08:17 Derakon[AFK] is now known as Derakon
08:18
<@Vornicus>
oh, right, I was gonna have you write reload, and also set up a prompt to ask for a deck filename before actually getting into the meat of the program.
08:20
<@Vornicus>
But before we get there, let's do a bit of cleaning. That part where you load the deck for the first time, and that part where you print the program help, drag both of those to the bottom, just before the loop with command
08:24
< kaura>
Done.
08:28
<@Kazriko>
eh. item[lcase(key)] = [key, otherdata]
08:30
<@Vornicus>
Kaz: remember we're dealing with someone who's been programming for two weeks, not 10+ years. :)
08:30
<@Kazriko>
ok. :)
08:34
<@Vornicus>
Kaura: okay, so let's write reload. This is probably not quite the /nicest/ way to do it, but it avoids data corruption because of the way it's done.
08:34
<@Vornicus>
What we're going to do is get deck's deck_file, and create a new Deck object from it, and assign that to the global deck.
08:36
<@Vornicus>
Actually we could probably write a... clone method into Deck to do this, which is probably a good idea -- just have it return a fresh deck using the existing deck_file and then use that in user_reload -- but you don't have to.
08:40
<@Vornicus>
(the alternative I thought of -- rejiggering the deck in-place -- fails if you have updated the deck file and have accidentally screwed it up, because it then mangles the existing data and /then/ blows up in your face)
08:40
<@Vornicus>
(Rules of failure: Fail early, fail loudly, fail safely.)
08:48
< kaura>
...hrn. "reload" seems to be a preexisting function.
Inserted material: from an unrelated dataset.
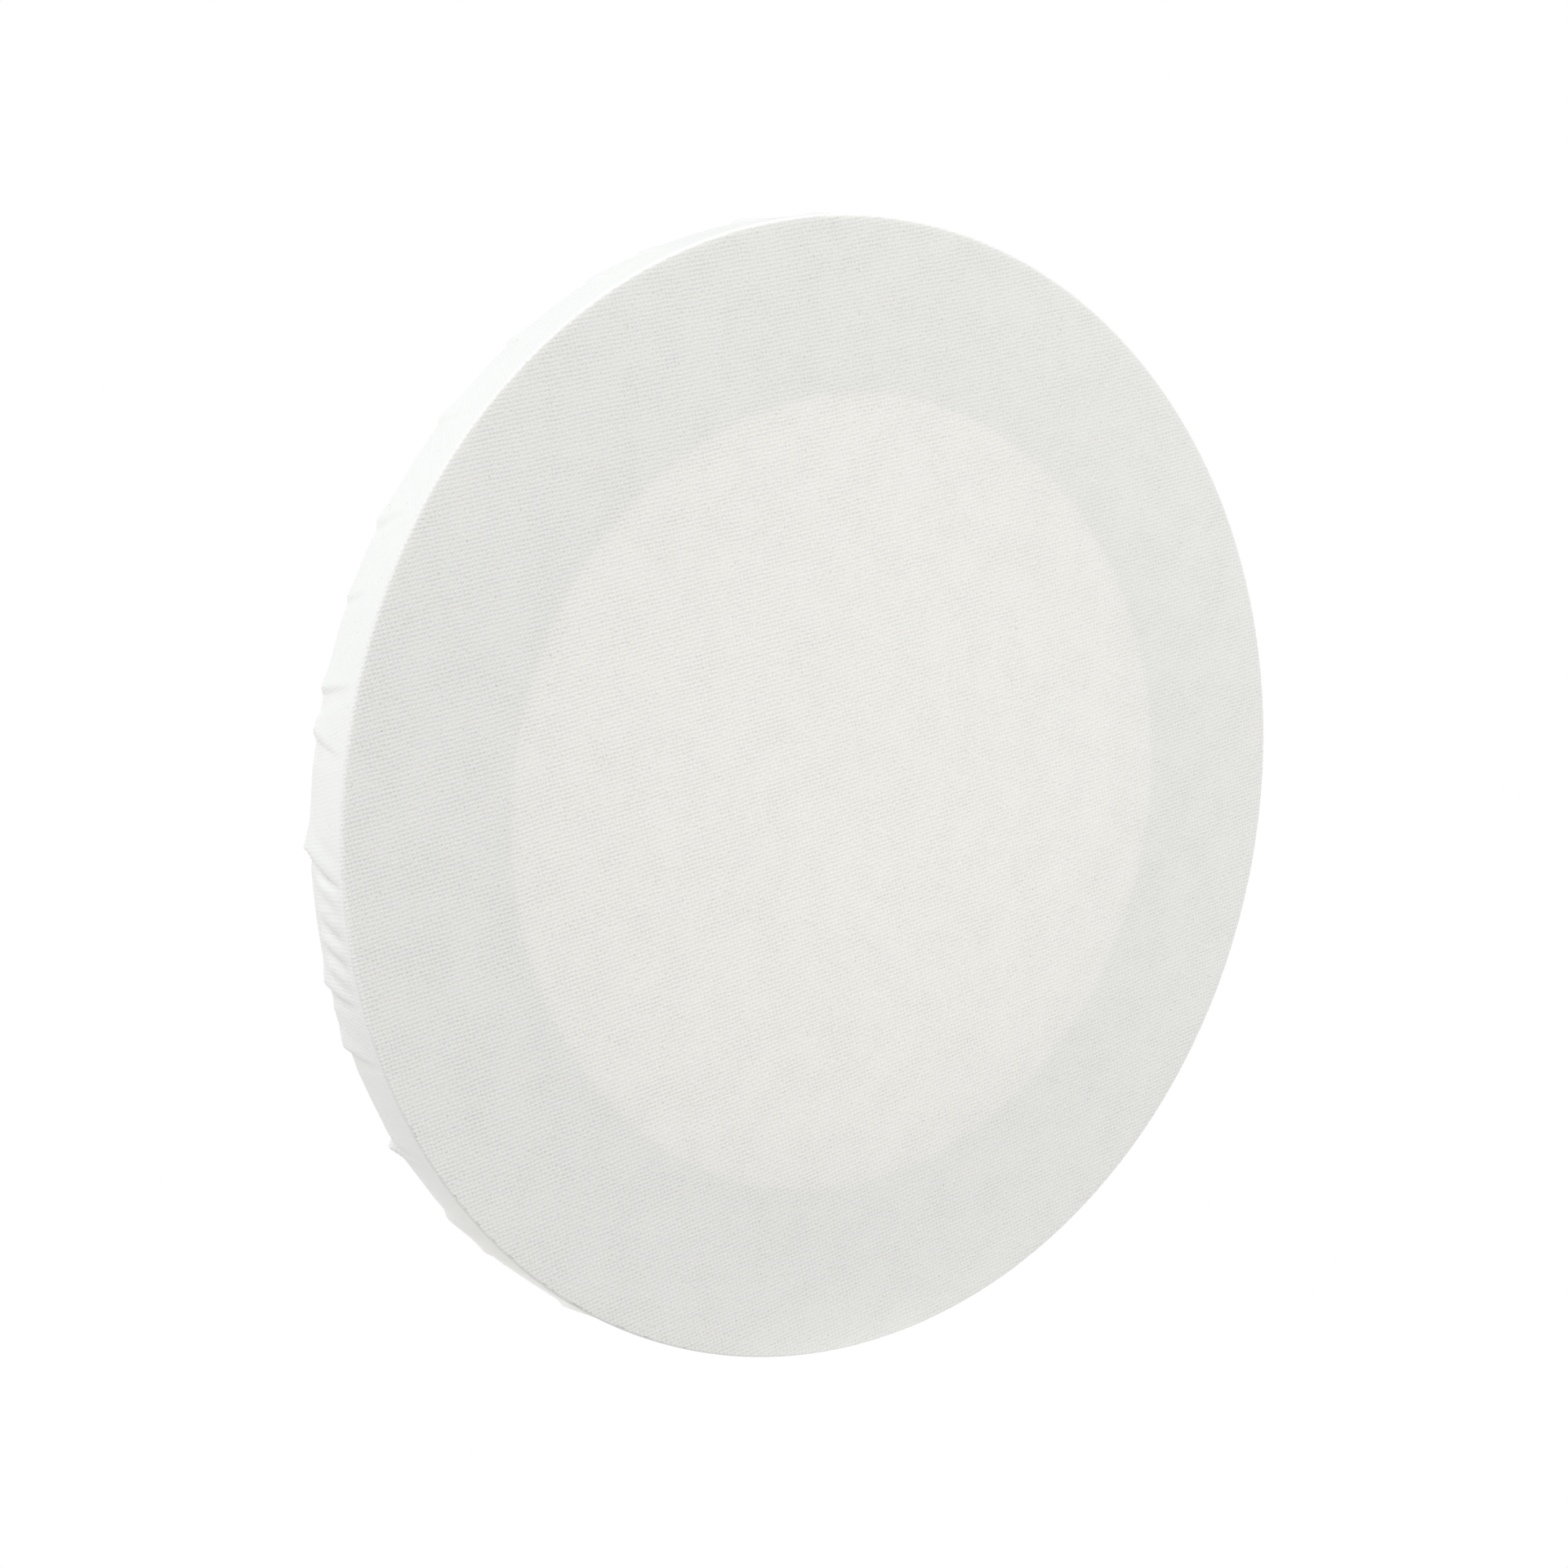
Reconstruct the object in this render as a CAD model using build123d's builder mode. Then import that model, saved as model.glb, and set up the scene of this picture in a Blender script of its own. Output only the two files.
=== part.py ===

IDLE's outputting it as purple instead of the blue of a "normal" new function. Rewrite it as "__reload__", right, to avoid conflict?
08:49
<@Vornicus>
oh, right, reload is a special function, forgot that.
08:50
<@Vornicus>
and no, don't do that.
08:50
<@Vornicus>
rename it, idunno, refresh
08:50
< kaura>
k
08:51
<@Vornicus>
(__yadda__ is for Special Things That Python Knows About)
08:51
< kaura>
Ahh.
08:51
<@Vornicus>
(the actual reload function is for those extremely rare cases when you want a module to get completely rebuilt and reloaded. I've never used it.)
08:52
<@Derakon>
I use it regularly at work. One of our programs has a built-in Python console, so I can make changes to a module, reload it, and have the program recognize those changes on the fly.
08:59
< kaura>
Hrn... not doing this right, obviously.
09:00
< kaura>
Even know where the first error is. >_>
09:00
<@Vornicus>
Show me.
09:00
< kaura>
It's not "def refresh(deck_file): deck = deck_file" Because deck_file isn't defined...
09:02
<@Vornicus>
start with global deck
09:02
<@Vornicus>
then where is deck_file being kept?
09:04
<@Vornicus>
or, rather, where is deck's deck_file being kept?
09:08
<@Vornicus>
and then how do you make a fresh deck from that?
09:15
<@Vornicus>
Still stumped?
09:15
< kaura>
...meh, pretty sure this is wrong in a lot of ways.
09:15
< kaura>
http://pastebin.starforge.co.uk/403
09:15
< kaura>
Basically, it occurred to me that it shouldn't be too different from user_load, but...
09:15
<@Vornicus>
Not too bad.
09:16
<@Vornicus>
Refresh however should merely take a dummy parameter -- it has to get deck_file from somewhere else: /inside deck/
09:16
<@Vornicus>
Also, since this is essentially a user_ function, it should return a string -- which deck particularly is not.
09:17
<@Vornicus>
(user_load, now that I look at it, also has to do this. I'd say user_load should return deck_file + " loaded."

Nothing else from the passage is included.